Tout ce que nous venons de consigner sur l’écriture-vol-musique et équilibre fragile dépasse chez Amélie Nothomb la candeur d’une image artistique et l’exubérance des tournures de mots. Ses considérations concernant son ars scribendi sont d’un pragmatisme manifeste, un exercice de survie, un effort « colossal » égal à celui du vol quotidien de l’oiseau, « l’exercice le plus haut, à l’égal de voler », mais aussi un combat contre le froid, contre le gel (et le sentiment de sa propre disparition ?) qui l’envahit, preuve « d’une hostilité extrême », recherche de « savoir jusqu’où je peux escorter la mort », selon ses paroles.

Et justement, la mort, cette réalité contenue conjointement à l’image de l’oiseau psychopompe, cet oiseau ressurgi et traversant la mythologie pour nous rappeler l’accompagnement des âmes dans leur voyage dans l’au-delà. L’évocation de cette présence rebat en quelque sorte les cartes de ses convictions, renvoyant à ce monde d’après et à la présence d’un lien affectif, d’amour filial avec son père disparu sans avoir pu assister à son enterrement. Plus que cela, au-delà de cet accompagnement dont les Grecs ont chargé Charon et sa barque, Amélie Nothomb évoque le mythe d’Orphée et Eurydice et remet en lumière le rôle de l’écrivain, et par conséquent de l’art, dans l’interrogation sur notre propre finitude et le rapport que nous avons avec une éternité promise, mais jamais acquise.

Enfin, cette conclusion pourrait nous interroger davantage sur l’idée qu’elle se fait de la mission dont elle pense être investie : « La grande mission d’un oiseau consiste à approfondir son pouvoir psychopompe. J’en suis encore au stade de bricolage.
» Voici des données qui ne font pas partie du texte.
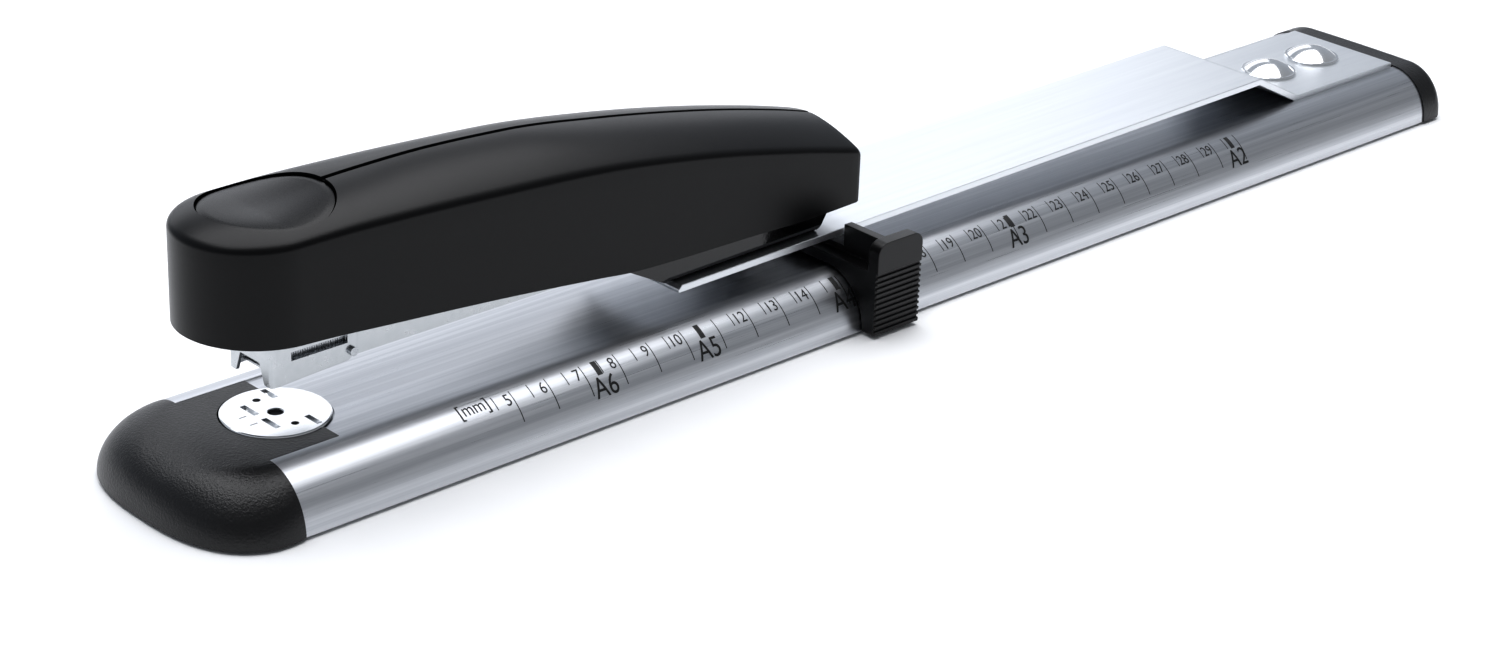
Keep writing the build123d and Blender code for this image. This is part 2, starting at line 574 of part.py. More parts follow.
def guide_pins():
    """Small pins in the guide's rear lower corners."""
    x = guide_rear - GUIDE_PIN_SETBACK
    z = CHANNEL_UNDERSIDE + GUIDE_PIN_RISE
    outer = guide_half_width + GUIDE_PIN_PROUD
    return [bar(x, z, GUIDE_PIN_RADIUS, guide_inner, outer), bar(x, z, GUIDE_PIN_RADIUS, -outer, -guide_inner)]


def staple_core():
    """Inner rail that the staples straddle, slotted on top for the pusher's neck, closed at both ends."""
    front = STRIP_START + CORE_FRONT_MARGIN
    core = block(front, core_rear, -core_half_width, core_half_width, channel_floor, core_top)
    hollow_half = core_half_width - CORE_WALL
    core -= block(front + CORE_END_WALL, core_rear - CORE_END_WALL, -hollow_half, hollow_half,
                  channel_floor, core_top - CORE_WALL)
    core -= block(strip_end - CORE_SLOT_LEAD, core_rear - CORE_SLOT_MARGIN, -CORE_SLOT / 2, CORE_SLOT / 2,
                  core_top - CORE_WALL, core_top)
    return core - rod(ROD_RADIUS + HOLE_GAP)


def rod(radius):
    """Round bar along the core, from the middle of one end wall to the middle of the other."""
    front = STRIP_START + CORE_FRONT_MARGIN + CORE_END_WALL / 2
    rear = core_rear - CORE_END_WALL / 2
    return along(Pos(0, rod_height) * Circle(radius), front, rear)


def staple_strip():
    """Glued strip of staples, astride the core."""
    wide = STAPLE_HALF_WIDTH
    strip = block(STRIP_START, strip_end, -wide, wide, channel_floor + CORE_GAP, crown_top)
    inner = wide - STAPLE_WIRE
    return strip - block(STRIP_START, strip_end, -inner, inner, channel_floor, crown_top - STAPLE_WIRE)


def pusher():
    """Saddle behind the staples, with a neck down through the core's slot and a foot on the rod."""
    rear = strip_end + PUSHER_LENGTH
    wide = STAPLE_HALF_WIDTH - SLIDE_GAP / 2
    inner = core_half_width + SLIDE_GAP
    top = channel_top - CORE_GAP
    saddle = block(strip_end, rear, -wide, wide, channel_floor + CORE_GAP, top)
    saddle -= block(strip_end, rear, -inner, inner, channel_floor, core_top + SLIDE_GAP)
    neck_half = CORE_SLOT / 2 - CORE_GAP
    foot_half = core_half_width - CORE_WALL - CORE_GAP
    foot_top = core_top - CORE_WALL - CORE_GAP
    foot = block(strip_end, rear, -foot_half, foot_half, channel_floor + CORE_GAP, foot_top)
    neck = block(strip_end, rear, -neck_half, neck_half, foot_top, top)
    return saddle + neck + foot - rod(ROD_RADIUS + RUNNING_GAP)


def pusher_spring():
    """Long coil on the rod, between the pusher and the core's rear wall."""
    front = strip_end + PUSHER_LENGTH
    length = core_rear - CORE_END_WALL - front
    spring = coil(PUSHER_COIL_RADIUS, SPRING_WIRE, length, PUSHER_COIL_TURNS)
    return Pos(front, 0, rod_height) * Rot(0, 90, 0) * spring


def leaf(points, thickness, half_width):
    """Flat spring strip that follows (x, z) points."""
    upper = [(x, z + thickness) for x, z in reversed(points)]
    return across(side_face(*points, *upper), -half_width, half_width)


def lift_spring():
    """Leaf on the bracket's base that holds the magazine up off the anvil."""
    rear = HINGE_REACH - BRACKET_RIVET_SETBACKS[1] - BRACKET_RIVET_HEAD_RADIUS - LIFT_SPRING_CLEAR
    front = ARM_FRONT + BRACKET_BASE_SETBACK
    seat = arm_top(rear) + BRACKET_SHEET
    points = [(rear, seat), (rear - LIFT_SPRING_SEAT, seat), (front, CHANNEL_UNDERSIDE - LIFT_SPRING_SHEET)]
    return leaf(points, LIFT_SPRING_SHEET, LIFT_SPRING_HALF_WIDTH)


def handle_spring():
    """Leaf under the lever that holds the handle up off the magazine."""
    rear = HINGE_REACH - HANDLE_SPRING_SETBACK
    bend = rear - HANDLE_SPRING_CLAMP
    tip = HANDLE_SPRING_TIP * rear
    points = [(rear, lever_top(rear) - LEVER_SHEET - SHEET), (bend, lever_top(bend) - LEVER_SHEET - SHEET),
              (tip + HANDLE_SPRING_REST, channel_top), (tip, channel_top)]
    return leaf(points, SHEET, channel_half_width)


def handle_frame():
    """Steel lever: a channel open downwards, with ears about the hinge pin and a tab for the blade."""
    front = BLADE_FRONT + BLADE_THICKNESS
    bend = HINGE_REACH - LEVER_MIDDLE_MARGIN
    rear = HINGE_REACH + LEVER_REAR
    top = [(front, lever_top(front)), (bend, lever_top(bend)), (rear, lever_top(rear))]
    ear_low = HINGE_RISE - EAR_RADIUS - LEVER_EAR_MARGIN
    side = side_face(*top, (rear, ear_low), (HINGE_REACH - 2 * EAR_RADIUS, ear_low),
                     (bend, HINGE_RISE), (HINGE_REACH * LEVER_SIDE_BEND, HINGE_RISE + LEVER_SIDE_RISE),
                     (front, lever_top(front) - LEVER_FRONT_DEPTH))
    skin = [(x, z - LEVER_SHEET) for x, z in reversed(top)]
    lever = both_sides(side, lever_inner, lever_half_width)
    lever += across(side_face(*top, *skin), -lever_half_width, lever_half_width)
    tab_low = lever_top(front) - LEVER_SHEET - LEVER_TAB_DROP
    lever += block(front, front + LEVER_SHEET, -lever_half_width, lever_half_width,
                   tab_low, lever_top(front + LEVER_SHEET) - LEVER_SHEET / 2)
    hole = HINGE_PIN_RADIUS + RUNNING_GAP
    return lever - bar(HINGE_REACH, HINGE_RISE, hole, -lever_half_width, lever_half_width)


def driver_blade():
    """Thin plate on the lever's front tab that pushes the first staple down."""
    wide = STAPLE_HALF_WIDTH - SLIDE_GAP
    low = crown_top + BLADE_TIP_RISE
    return block(BLADE_FRONT, BLADE_FRONT + BLADE_THICKNESS, -wide, wide, low, LEVER_TOP_FRONT - BLADE_TOP_DROP)


def cover_skin(inset):
    """The cover's shape set in by a wall: sections joined along the length, and a round front in plan."""
    wide = cover_half_width - inset
    sections = []
    for share in COVER_STATIONS:
        low = at(COVER_EDGE, share) - (OVERRUN if inset else 0)
        crease = at(COVER_CREASE, share) - inset
        ridge = at(COVER_RIDGE, share) - inset
        outline = Polyline((-wide, low), (-wide, crease), (0, ridge), (wide, crease), (wide, low), close=True)
        sections.append(Plane.YZ.offset(share * HINGE_REACH) * make_face(outline))
    body = loft(sections, ruled=True)
    nose = -COVER_NOSE + cover_half_width
    front = Pos(nose, 0) * Circle(wide)
    back = Pos((nose + cover_rear - inset) / 2, 0) * Rectangle(cover_rear - inset - nose, 2 * wide)
    return body & extrude(front + back, cover_high)


def rib(x):
    """Cross wall inside the cover that stands on the lever."""
    half = COVER_RIB_THICKNESS / 2
    outline = side_face((x - half, lever_top(x - half)), (x + half, lever_top(x + half)),
                        (x + half, cover_high), (x - half, cover_high))
    return across(outline, -lever_half_width, lever_half_width) & cover_skin(COVER_WALL / 2)


def handle_cap():
    """Moulded cover over the lever, with a round seat for the thumb pad."""
    outer = cover_skin(0)
    seat_low = PAD_SEAT - PAD_SEAT_FLOOR
    seat = post(PAD_SETBACK, 0, PAD_RADIUS + PAD_GAP + PAD_SEAT_WALL, seat_low, cover_high) & outer
    cap = outer - cover_skin(COVER_WALL) + seat
    cap -= post(PAD_SETBACK, 0, PAD_RADIUS + PAD_GAP, PAD_SEAT, cover_high)
    for x in COVER_RIBS:
        cap += rib(x)
    return cap


def thumb_pad():
    """Round pad where the hand presses, level with the cover."""
    return post(PAD_SETBACK, 0, PAD_RADIUS, PAD_SEAT, cover_high) & cover_skin(0)


def stop_slider():
    """Depth stop: a bridge astride the rail and under the arm, a wall for the paper, two ribbed grips."""
    inner_half = RAIL_HALF_WIDTH + STOP_GAP
    outer_half = inner_half + STOP_GRIP_THICKNESS + CAP_LIP
    front = STOP_READING
    rear = front + STOP_LENGTH
    base = rail_base + STOP_GRIP_CLEAR
    side_low = max(arm_half_width, cover_half_width) + STOP_SIDE_GAP
    bridge = block(front, rear, -outer_half, outer_half, base, STOP_BRIDGE_TOP)
    wall_front = front + STOP_WALL_SETBACK
    wall_rear = wall_front + STOP_WALL_THICKNESS
    bridge += block(wall_front, wall_rear, -side_low, side_low, 0, STOP_LOW_WALL_TOP)
    grip = fillet(Rectangle(STOP_LENGTH, 2 * STOP_GRIP_TOP).vertices(), STOP_GRIP_CORNER)
    upper_half = Pos((front + rear) / 2, STOP_GRIP_TOP) * Rectangle(STOP_LENGTH, 2 * STOP_GRIP_TOP)
    plate = Pos((front + rear) / 2, 0) * grip & upper_half
    for side in (-1, 1):
        low, high = sorted((side * side_low, side * outer_half))
        bridge += block(wall_front, wall_rear, low, high, 0, STOP_WALL_TOP)
        low, high = sorted((side * (outer_half - STOP_GRIP_THICKNESS), side * outer_half))
        bridge += across(plate, low, high)
        for number in range(STOP_GRIP_RIBS):
            z = base + STOP_RIB_PITCH * (number + 1)
            bridge -= block(front, rear, side * outer_half - STOP_RIB_DEPTH, side * outer_half + STOP_RIB_DEPTH,
                            z - STOP_RIB_PITCH / 4, z + STOP_RIB_PITCH / 4)
    bridge -= along(rail_section(-STOP_GAP, STOP_GAP), front, rear)
    bridge -= block(front, rear, -inner_half, inner_half, rail_base - OVERRUN, rail_base + STOP_GRIP_CLEAR)
    middle = (front + rear) / 2
    half = STOP_SPRING_WIDTH / 2 + STOP_GAP
    span = STOP_SPRING_HALF_SPAN + STOP_GAP
    return bridge - block(middle - half, middle + half, -span, span, -OVERRUN, STOP_GAP + STOP_SPRING_POCKET)


def stop_spring():
    """Bowed leaf in the bridge's pocket that rubs on the rail and keeps the stop where it is put."""
    middle = STOP_READING + STOP_LENGTH / 2
    top = STOP_GAP + STOP_SPRING_POCKET
    low = strip_level + HOLE_GAP
    span = STOP_SPRING_HALF_SPAN
    foot = top - STOP_SPRING_SHEET
    lower = ThreePointArc((-span, foot), (0, low), (span, foot))
    right = Line((span, foot), (span, top))
    upper = ThreePointArc((span, top), (0, low + STOP_SPRING_SHEET), (-span, top))
    left = Line((-span, top), (-span, foot))
    half = STOP_SPRING_WIDTH / 2
    return along(make_face([lower, right, upper, left]), middle - half, middle + half)


PIECES = {
    "base_rail": base_rail,
    "front_end_cap": front_end_cap,
    "rear_end_cap": rear_end_cap,
    "feet": feet,
    "anvil_plate": anvil_plate,
    "anvil_stem": anvil_stem,
    "anvil_spring": anvil_spring,
    "arm_plate": arm_plate,
    "arm_rivets": arm_rivets,
    "rivet_washers": rivet_washers,
    "hinge_bracket": hinge_bracket,
    "bracket_rivets": bracket_rivets,
    "hinge_pin": hinge_pin,
    "pin_clips": pin_clips,
    "lift_spring": lift_spring,
    "magazine_channel": magazine_channel,
    "nose_guide": nose_guide,
    "guide_pins": guide_pins,
    "staple_core": staple_core,
    "pusher_rod": lambda: rod(ROD_RADIUS),
    "pusher_spring": pusher_spring,
    "pusher": pusher,
    "staple_strip": staple_strip,
    "handle_frame": handle_frame,
    "handle_spring": handle_spring,
    "driver_blade": driver_blade,
    "handle_cap": handle_cap,
    "thumb_pad": thumb_pad,
    "stop_slider": stop_slider,
    "stop_spring": stop_spring,
}

os.makedirs("parts", exist_ok=True)
for name, build in PIECES.items():
    made = build()
    solids = made if isinstance(made, list) else [made]
    placed = [place * solid for solid in solids]
    shape = placed[0] if len(placed) == 1 else Compound(children=placed)
    export_step(shape, f"parts/{name}.step")
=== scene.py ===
import logging
import math
from collections.abc import Callable, Iterable, Sequence
from dataclasses import dataclass, field
from enum import Enum
from functools import cache, cached_property

import bmesh
import bpy
from mathutils import Matrix, Vector


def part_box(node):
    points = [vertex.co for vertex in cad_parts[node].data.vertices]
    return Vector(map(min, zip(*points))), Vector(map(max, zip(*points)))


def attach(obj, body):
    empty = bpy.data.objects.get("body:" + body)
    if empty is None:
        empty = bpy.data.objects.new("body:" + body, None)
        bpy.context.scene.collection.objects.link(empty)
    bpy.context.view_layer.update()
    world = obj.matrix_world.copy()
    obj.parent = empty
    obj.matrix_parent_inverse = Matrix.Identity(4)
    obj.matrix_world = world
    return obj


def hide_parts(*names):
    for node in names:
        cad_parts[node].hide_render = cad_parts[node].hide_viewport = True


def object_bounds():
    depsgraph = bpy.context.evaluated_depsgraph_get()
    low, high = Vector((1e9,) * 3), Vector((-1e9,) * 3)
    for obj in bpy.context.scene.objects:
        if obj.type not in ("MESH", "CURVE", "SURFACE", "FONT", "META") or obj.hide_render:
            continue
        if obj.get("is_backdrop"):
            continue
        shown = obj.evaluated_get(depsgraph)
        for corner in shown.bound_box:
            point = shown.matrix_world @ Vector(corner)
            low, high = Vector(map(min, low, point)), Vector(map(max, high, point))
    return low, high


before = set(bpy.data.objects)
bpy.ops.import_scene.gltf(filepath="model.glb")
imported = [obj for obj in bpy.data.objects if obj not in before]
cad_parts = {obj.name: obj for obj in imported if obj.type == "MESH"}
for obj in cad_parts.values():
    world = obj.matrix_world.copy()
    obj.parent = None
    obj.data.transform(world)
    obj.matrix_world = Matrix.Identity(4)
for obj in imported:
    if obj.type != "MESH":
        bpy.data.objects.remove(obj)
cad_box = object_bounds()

# Long-arm stapler. Pieces are drawn in millimetres in the stapler's own directions: x = 0 on the staple line and
# +X towards the rear, y = 0 on the centre plane, z = 0 on the rail's crests. Bench moves them into the frame.

LOG = logging.getLogger("stapler")
MM = 0.001
STAPLE_INSET = 9.8               # rail's front end to the staple line, in mm
OVERRUN = 1.0                    # how far a cutter reaches past what it cuts, in mm

Spot = tuple[float, float]
Point = tuple[float, float, float]
Colour = tuple[float, float, float, float]


class Body(Enum):
    """The moving bodies of the frame."""

    BASE = "base"
    STEM = "stem"
    ANVIL = "anvil"
    MAGAZINE = "magazine"
    PUSHER = "pusher"
    HANDLE = "handle"
    STOP = "stop"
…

Je n’ai pas dit mon dernier mot ».

À bon entendeur salut !

Dan Burcea

Amélie Nothomb © Jean-Baptiste Mondino – Éditions Albin Michel

Amélie Nothomb, Psychopompe, Éditions Albin Michel, 2023, 162 pages. 

  

[1] Alexandra Desmurs, Le roman Hygiène de l’assassin : foyer manifestaire de l’œuvre d’Amélie Nothomb, Paris : Praelego, 2009.

[2] Laureline Amanieux, Récits siamois, identité et personnage dans l’œuvre d’Amélie Nothomb, Ed. Albin Michel, 2009.